Boy was it hard for him to breathe. 

Somehow, he plugged away — and had one last wish: To see one last Rangers game at Madison Square Garden — not the one he’d been to in 1940, but the “new” one, the 15th one they’ve built, which, incidentally, is nowhere near Madison Square or Madison Avenue. Or wherever it is/was they named the place Madison Square Garden (was it Madison Square? Madison Square Park? Madison Avenue? James Madison?)

So in my infinite wisdom, I wrote to the Garden brass.
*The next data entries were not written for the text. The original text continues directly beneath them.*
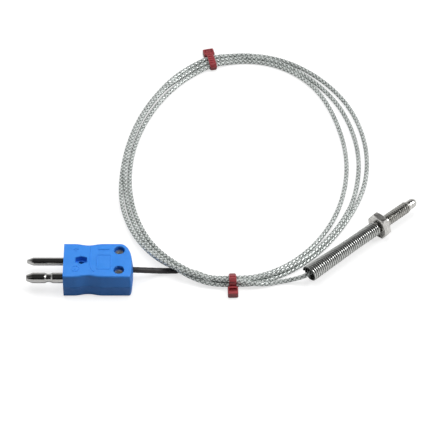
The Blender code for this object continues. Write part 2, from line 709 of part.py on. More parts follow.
def plug_cutters(plug):
    """Cutters that both halves of the plug share: chamber, pin holes, cable channel and screw holes."""
    barrel = PIN_BARREL_DIAMETER / 2 + SEAT_GAP
    chamber_half = PIN_SPACING / 2 + barrel + 0.2 * MM
    cutters = [box_cutter("chamber_space", (PLUG_WALL, -chamber_half, PLUG_FLOOR),
                          (PLUG_WALL + CHAMBER_LENGTH, chamber_half, PLUG_HEIGHT - PLUG_FLOOR), plug)]
    for name, side, diameter in (("pin_hole_positive", 1, PIN_POSITIVE_DIAMETER),
                                 ("pin_hole_negative", -1, PIN_NEGATIVE_DIAMETER)):
        radius = diameter / 2 + FIT_GAP
        hole = turned_piece(name, [(-MM, radius), (PLUG_WALL + MM, radius)], 20, None, plug,
                            (0.0, side * PIN_SPACING / 2, PLUG_MID))
        cutters.append(make_cutter(hole))
    channel = SLEEVE_DIAMETER / 2 + CHANNEL_MARGIN
    cutters.append(make_cutter(turned_piece("cable_channel", [
        (PLUG_WALL + CHAMBER_LENGTH - MM, channel), (PLUG_LENGTH + MM, channel)], 16, None, plug,
        (0.0, 0.0, PLUG_MID))))
    for index, side in enumerate((1, -1), start=1):
        centre = (COVER_SCREW_FROM_FACE, side * COVER_SCREW_SPACING / 2)
        cutters.append(upright_cutter(f"screw_hole_{index}", COVER_SCREW_DIAMETER / 2 + FIT_GAP,
                                      -MM, PLUG_HEIGHT + MM, 12, plug, centre))
    return cutters


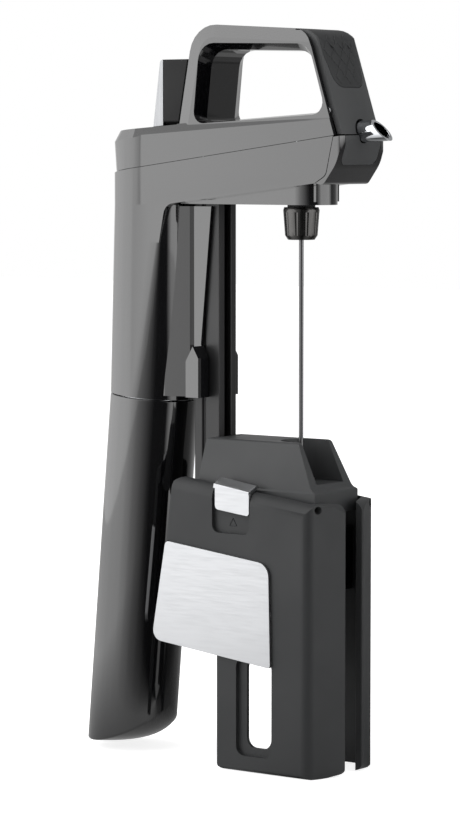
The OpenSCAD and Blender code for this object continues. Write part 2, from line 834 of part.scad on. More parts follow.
module piercing_pin() {
    color([0.8, 0.8, 0.82]) cup_frame() difference() {
        union() {
            translate([0, 0, -7]) cylinder(r = 6.9, h = 3, $fn = 48);
            translate([0, 0, -12]) cylinder(r = 1.1, h = 6, $fn = 24);
            translate([0, 0, -14]) cylinder(r1 = 0.2, r2 = 1.1, h = 2, $fn = 24);
        }
        translate([0, 0, -11]) cylinder(r = 0.5, h = 20, $fn = 16);
    }
}

module capsule_seal() {
    color([0.15, 0.15, 0.15]) cup_frame() difference() {
        translate([0, 0, -9.6]) cylinder(r = 6.9, h = 2.6, $fn = 48);
        translate([0, 0, -12]) cylinder(r = 1.3, h = 8, $fn = 24);
    }
}

module thread_collar() {
    color([0.7, 0.7, 0.72]) cup_frame() difference() {
        translate([0, 0, -12.4]) cylinder(r = thread_r - run_fit, h = 12.4 + gap / 2, $fn = 64);
        translate([0, 0, -13]) cylinder(r = 7, h = 9, $fn = 48);
        cylinder(r = 1.2, h = 12, center = true, $fn = 24);
    }
}

// Foot of the cup: flat below, turned with a big toe radius round an axis near the heel
module cup_foot() {
    translate([cup_x - (cup_seam_z - cup_low_z) * tan(cup_lean) + cup_r - toe_reach, 0, cup_low_z])
        rotate_extrude($fn = 96)
            polygon(rounded([[0, 0, 0], [toe_reach + 0.1, 0, toe_round],
                [toe_reach + 0.1 + 140 * tan(cup_lean), 140, 0], [0, 140, 0]], 14));
}

module capsule_cup() {
    color([0.05, 0.05, 0.055]) difference() {
        intersection() {
            cup_frame() translate([0, 0, -130]) cylinder(r = cup_r, h = 130 - gap / 2, $fn = 96);
            cup_foot();
        }
        cup_frame() {
            translate([0, 0, -thread_depth]) cylinder(r = thread_r, h = 20, $fn = 64);
            translate([0, 0, bore_low]) cylinder(r = capsule_r + bore_clear, h = -bore_low - 3, $fn = 64);
        }
    }
}

module gas_capsule() {
    len = capsule_len;
    color([0.72, 0.73, 0.75]) cup_frame() translate([0, 0, capsule_mouth]) difference() {
        rotate_extrude($fn = 64) polygon([[0, 0], [capsule_neck_r, 0], [capsule_neck_r, -5],
            [6.2, -7.5], [8.6, -11], [capsule_r, -15], [capsule_r, 6 - len], [7.4, 2 - len], [4, -len], [0, -len]]);
        translate([0, 0, -6]) cylinder(r = 1.3, h = 8, $fn = 24);
    }
}

module capsule_cushion() {
    color([0.2, 0.2, 0.2]) cup_frame() difference() {
        translate([0, 0, bore_low]) cylinder(r = capsule_r, h = cushion_h, $fn = 48);
        translate([0, 0, bore_low - cut]) cylinder(r = capsule_r - 2, h = cushion_h - 4, $fn = 48);
    }
}

// ---------- needle ----------

module needle_nut() {
    color([0.25, 0.25, 0.26]) difference() {
        union() {
            rotate_extrude($fn = 72) polygon([[0, nut_low_z], [4.2, nut_low_z], [nut_low_r, nut_low_z + 1.4],
                [nut_top_r - 0.1, nut_top_z - 0.9], [nut_top_r - 0.4, nut_top_z], [0, nut_top_z]]);
            translate([0, 0, nut_top_z - 0.1]) cylinder(r = stud_r, h = 5.2, $fn = 48);
        }
        translate([0, 0, nut_low_z - cut]) cylinder(r = needle_r + 0.02, h = 30, $fn = 24);
        // grip flutes, open below
        for (i = [0:nut_flutes - 1])
            rotate([0, 0, 360 * i / nut_flutes])
                translate([nut_low_r + 0.85, 0, nut_low_z - cut])
                    rotate([0, 3.8, 0])
                        cylinder(r = 1.1, h = nut_h - 0.6, $fn = 24);
    }
}

module needle() {
    color([0.6, 0.6, 0.62]) {
        translate([0, 0, needle_tip_z + 2.5]) cylinder(r = needle_r, h = needle_top_z - needle_tip_z - 2.5, $fn = 24);
        translate([0, 0, needle_tip_z]) cylinder(r1 = 0.1, r2 = needle_r, h = 2.5, $fn = 24);
    }
}

module needle_seal() {
    color([0.15, 0.15, 0.15]) translate([0, 0, boss_z - 0.8]) difference() {
        cylinder(r = stud_r + 1.2, h = 0.8, $fn = 48);
        translate([0, 0, -cut]) cylinder(r = stud_r, h = 4, $fn = 48);
    }
}

// ---------- clamp ----------

module bridge_side() {
    polygon(rounded([[bridge_rear_low, deck_low_z, 0], [bridge_rear_low, 7.6, 1],
        [bridge_rear_top, bridge_h, bridge_edge], [bridge_front_top, bridge_h, bridge_edge],
        [11.8, bridge_low_z + 0.4, 3], [bridge_front_low, 2.6, 0.8], [bridge_front_low, deck_low_z, 0]]));
}

module bridge_front() {
    polygon(rounded([[deck_half, deck_low_z, 0], [deck_half, bridge_low_z - 0.6, 0],
        [bridge_low_half, bridge_low_z, 0], [bridge_top_half, bridge_h, bridge_edge],
        [-bridge_top_half, bridge_h, bridge_edge], [-bridge_low_half, bridge_low_z, 0],
        [-deck_half, bridge_low_z - 0.6, 0], [-deck_half, deck_low_z, 0]]));
}

module jaw_rod(x0, x1, r) {
    rod([x0, jaw_pin_y, jaw_pin_z], [x1, jaw_pin_y, jaw_pin_z], r);
}

module clamp_bridge() {
    color([0.36, 0.36, 0.37]) difference() {
        union() {
            intersection() {
                across(-20, 20) bridge_side();
                along(-40, 30) bridge_front();
            }
            // lugs that carry the jaw pins
            both_sides() for (x = [pin_rear_x, pin_front_x - lug_len]) {
                jaw_rod(x, x + lug_len, jaw_barrel_r);
                translate([x, deck_half - 1, deck_low_z])
                    cube([lug_len, jaw_pin_y - deck_half + 1, 2 * jaw_barrel_r]);
            }
        }
        both_sides() jaw_rod(pin_rear_x - cut, pin_front_x + cut, jaw_pin_r);
        // notch that takes the needle nut, open to the front
        translate([notch_x, 0, notch_floor_z]) cylinder(r = notch_half, h = 20, $fn = 72);
        translate([notch_x, -notch_half, notch_floor_z]) cube([30, 2 * notch_half, 20]);
        // way for the rail and seat of its runner
        translate([-50, -shroud_in, -20]) cube([50 + rail_front_x + gap, 2 * shroud_in, 60]);
        translate([runner_rear_x, -runner_half, runner_low_z])
            cube([runner_front_x - runner_rear_x, 2 * runner_half, runner_top_z - runner_low_z]);
        translate([0, 0, -10]) cylinder(r = guide_r, h = 40, $fn = 48);
        both_sides() translate([clamp_screw_x, clamp_screw_y, deck_low_z - cut]) {
            cylinder(r = screw_r, h = 30 - cut, $fn = 24);
            cylinder(r = screw_head_r + run_fit, h = 1.6 + cut, $fn = 32);
        }
    }
}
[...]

It was a very simple text — so much so I can share it right here, with you.

It read:

Dear Mr. James Dolan and Family:
My great-grandpa, Seamus O’Shea, is 103. He was at the last-ever Rangers’ Stanley Cup Finals that ended in an actual cup. Today, 52 years later, he suffers from Bennyhilldehydrotritis, and his dying wish is to see, before he dies, his favourite team, the hockey Rangers, in person.

But as you know, tickets are hard to come by — and I beg of you — help us help him achieve his dying wish. Won’t you please help?

Sincerely,
Your Biggest Fan in New Jersey,
Kevin Canessa Jr., age 17

It didn’t take long, but I got a reply. It was faxed back to me the same day — I’d faxed the original letter to the Dolans.

It read:

Dear Kevin:

While we at the New York Rangers are very sad to hear of your great-grandpa’s Bennyhilldehydrotritis, regretfully, “no.”

See you at the Garden soon!
James Dolan
Chairman

It’s OK — we know Paramount owned the Rangers in 1992.

But with that, Seamus O’Shea’s dream was over. He wouldn’t get to go to that last Rangers game. Dolan simply said “no,” and with that, O’Shea began to slip away. Just a few days after he got the news he wouldn’t make it to one last hockey game, he finally decided it was time — time to give up, and return to his beloved Shea O’Shea in the heavens — yeah, there were a lot of jokes when Shea McShea married Seamus O’Shea, to become Shea McShea O’Shea.

And when he was buried, he sure looked good in that Devils’ jersey.